Mahmud (nom d’emprunt) a déclaré qu’il fuyait son domicile à Homs lorsque les forces de sécurité sont arrivées dans son quartier le 15 mai ; elles ont emmené son père de 51 ans. Il a expliqué :
Je me suis caché dans une maison de l’autre côté de la rue et j’ai vu qu’ils s’étaient introduits chez nous et qu’ils ont fait sortir mon père par la force. Ils l’ont poussé par terre et se sont mis à le battre en lui demandant de chanter les louanges de Bachar al-Assad. Il a été obligé de le faire. Ils étaient entre 10 et 15 hommes, certains portaient l’uniforme militaire, avec l’insigne des forces spéciales, et d’autres, un uniforme noir et des baskets blanches ; je crois que ceux-là étaient des services mukhabarat. Ils lui ont bandé les yeux et l’ont emmené dans un taxi. Pendant 24 jours, nous n’avons pas su où il se trouvait, puis mon oncle l’a trouvé à la prison centrale de Homs, et il a réussi à obtenir qu’on le libère sous caution. À sa libération, il avait les dents de devant brisées et le visage et les yeux tuméfiés
Un témoin, Abu Adam, qui a été détenu début juillet avec 11 autres manifestants du quartier de Khalidiyya à Homs, a décrit à Human Rights Watch les conditions qui régnaient dans un centre de détention de la Sécurité d’État à Homs :
Les conditions étaient atroces. La cellule faisait 1,7 mètre sur deux. Nous étions huit. Il y avait une fenêtre minuscule tout en haut du mur, mais qui n’apportait ni d’air ni de lumière. Nous devions nous relayer pour dormir sur les épaules des uns et des autres. Il n’y avait pas de place pour s’allonger. J’étais trempé de sueur de la tête au pied.
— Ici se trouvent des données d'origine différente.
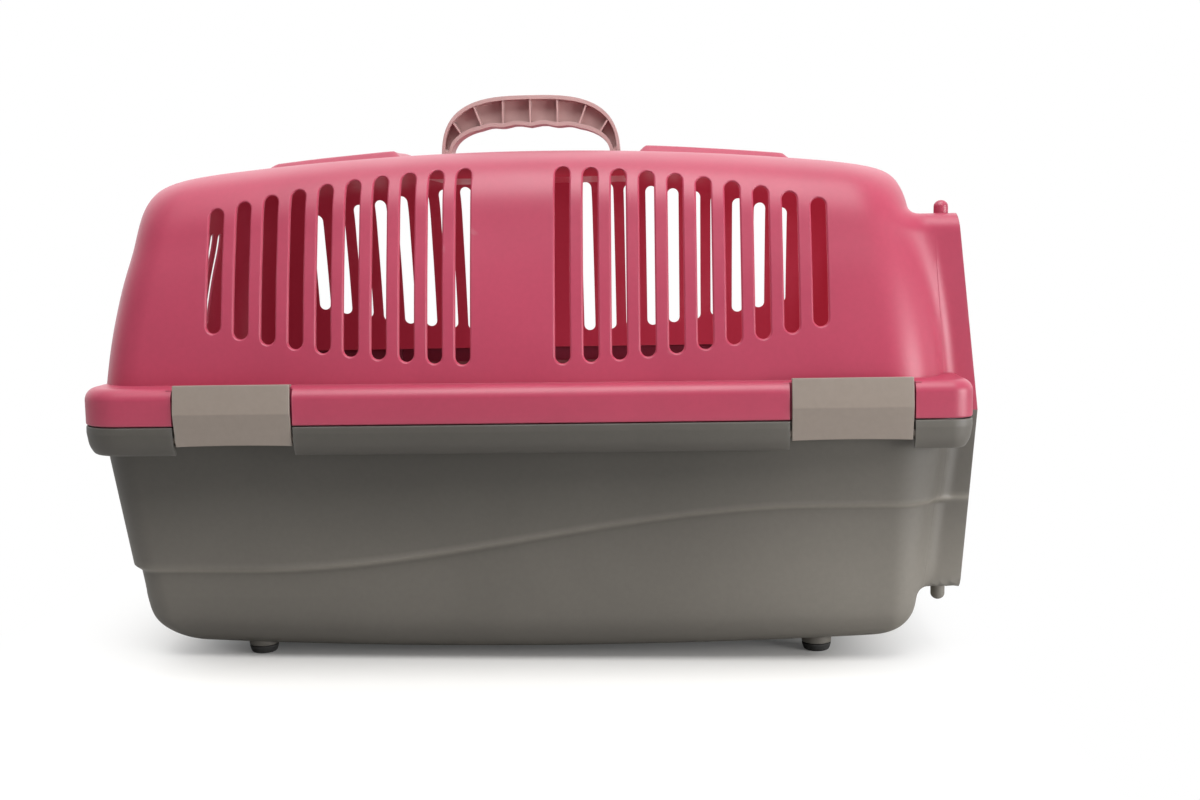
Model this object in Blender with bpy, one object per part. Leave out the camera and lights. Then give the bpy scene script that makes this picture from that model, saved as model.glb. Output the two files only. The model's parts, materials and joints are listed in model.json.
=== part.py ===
"""Pet transport carrier: a roof shell on a tub, four side clips, a folding handle and a latched door.

Metres, +Z up. +X is the door end, the feet stand on z = 0, y = 0 is the plane of symmetry of both
shells, and x = 0 is halfway along the carrier.
"""

import math

import bmesh
import bpy
from mathutils import Matrix, Vector

# Driving dimensions
RIM_REAR = -0.3005
RIM_FRONT = 0.3000
RIM_HALF = 0.1985
SPLIT_Z = 0.1750
FLANGE_TOP_Z = 0.2005
SKIRT_BOTTOM_Z = 0.1550
LIP_TOP_Z = 0.1860
WALL = 0.0025
GAP = 0.0003
BORE_GAP = 0.0004
SIDE_BOW = 0.030
RIM_REAR_CORNER = 0.031
RIM_FRONT_CORNER = 0.016

# Walls of both shells, as seen from above
FLARE = 0.028
REAR_CORNER = 0.035
FRONT_CORNER = 0.040
ROOF_FOOT_HALF = 0.1805
ROOF_FOOT_REAR = -0.2955
ROOF_FOOT_FRONT = 0.2845
TUB_TOP_HALF = 0.1795
TUB_TOP_REAR = -0.2975
TUB_TOP_FRONT = 0.2900

# Roof
SHOULDER = 0.045
END_SHOULDER = 0.020
SHOULDER_TOP_Z = 0.3580
ROOF_PEAK_Z = 0.3602
ROOF_CROWN_X = 0.24
ROOF_CROWN_Y = 0.37
WALL_LEAN = math.radians(11)
SIDE_LEAN = 0.130
SIDE_CURVE = 0.55
END_LEAN = 0.090
REAR_CURVE = 0.98
FRONT_CURVE = 0.80
ROOF_END_X = 0.28
ROOF_LEVEL_HALF = 0.070
ROOF_LEVEL_REAR = -0.2200
ROOF_LEVEL_FRONT = 0.2080
ROOF_PADS = (("roof_pad_rear", -0.204, -0.094), ("roof_pad_front", 0.078, 0.190))
PAD_HEIGHT = 0.0030
PAD_HALF = 0.070
PAD_RAMP = 0.014
PAD_SIDE_RAMP = 0.010

# Tub
TUB_BOTTOM_Z = 0.0052
BOTTOM_TILT = 0.011
BOTTOM_CROWN = 0.10
BOTTOM_CORNER = 0.038
TUB_LEAN = 0.13
REAR_LEAN_SHARE = 0.90
WAVE_LOW_Z = 0.066
WAVE_RISE = 0.046
WAVE_REACH = 0.20
WAVE_STEP = 0.0032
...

Ils nous donnaient deux miches de pain à nous partager deux fois par jour et une bouteille d’eau. Deux fois par jour, nous avions 10 secondes pour aller aux toilettes.
Basel (nom d’emprunt) a raconté les actes de torture qu’il a subis dans le centre de détention du service de renseignement militaire à Homs :
Quand je ne répondais pas à toutes leurs questions pendant l’interrogatoire, ils m’emmenaient dans une salle de torture. J’avais les yeux bandés, mais je me souviens qu’il fallait descendre cinq marches. Avec des menottes, ils m’attachaient un bras à un tuyau sous le plafond et me laissaient suspendu là, les pieds touchant à peine le sol. Ils m’y laissaient pendant deux ou trois heures. Ils l’ont fait huit jours durant. En général, il y avait toujours cinq ou six détenus qui se faisaient torturer ainsi. Je ne les voyais pas mais j’entendais leurs cris. Parfois, ils me battaient aussi tandis que j’étais suspendu. J’avais tellement mal au poignet, au bras et à l’épaule qu’une fois j’ai essayé de me casser le bras pour qu’ils soient obligés de me laisser descendre.
Fadi (nom d’emprunt), de la ville d’al-Qusair, à l’extérieur de Homs, a évoqué à Human Rights Watch la mort d’un ami de la famille, Ahmad al-Masri, âgé de 35 ans. Il a expliqué qu’al-Masri, qui était atteint d’un handicap mental, avait été arrêté fin mai ou début juin par les forces de sécurité alors qu’il se promenait dans les rues en répétant au hasard des slogans antigouvernementaux qu’il avait entendus lors des manifestations. Fadi a raconté :
Une semaine après qu’il avait été placé en détention, son corps a été rendu à ses parents. J’ai vu le corps alors qu’on l’amenait. Il était couvert d’ecchymoses et de marques ovales rouges et bleues qui semblait dues à des décharges électriques, surtout sur le dos. Il avait les côtes cassées – certaines lui perçaient la peau. Son père a expliqué qu’on l’avait convoqué au site central du service de renseignement militaire à Homs et qu’il avait dû signer une déclaration selon laquelle Ahmad avait été tué par des « extrémistes ». Il a dit que les membres des forces de sécurité l’avaient menacé en lui disant que s’il ne signait pas, non seulement ils garderaient le corps mais ils « pourchasseraient ses filles ». Il a donc été contraint de signer.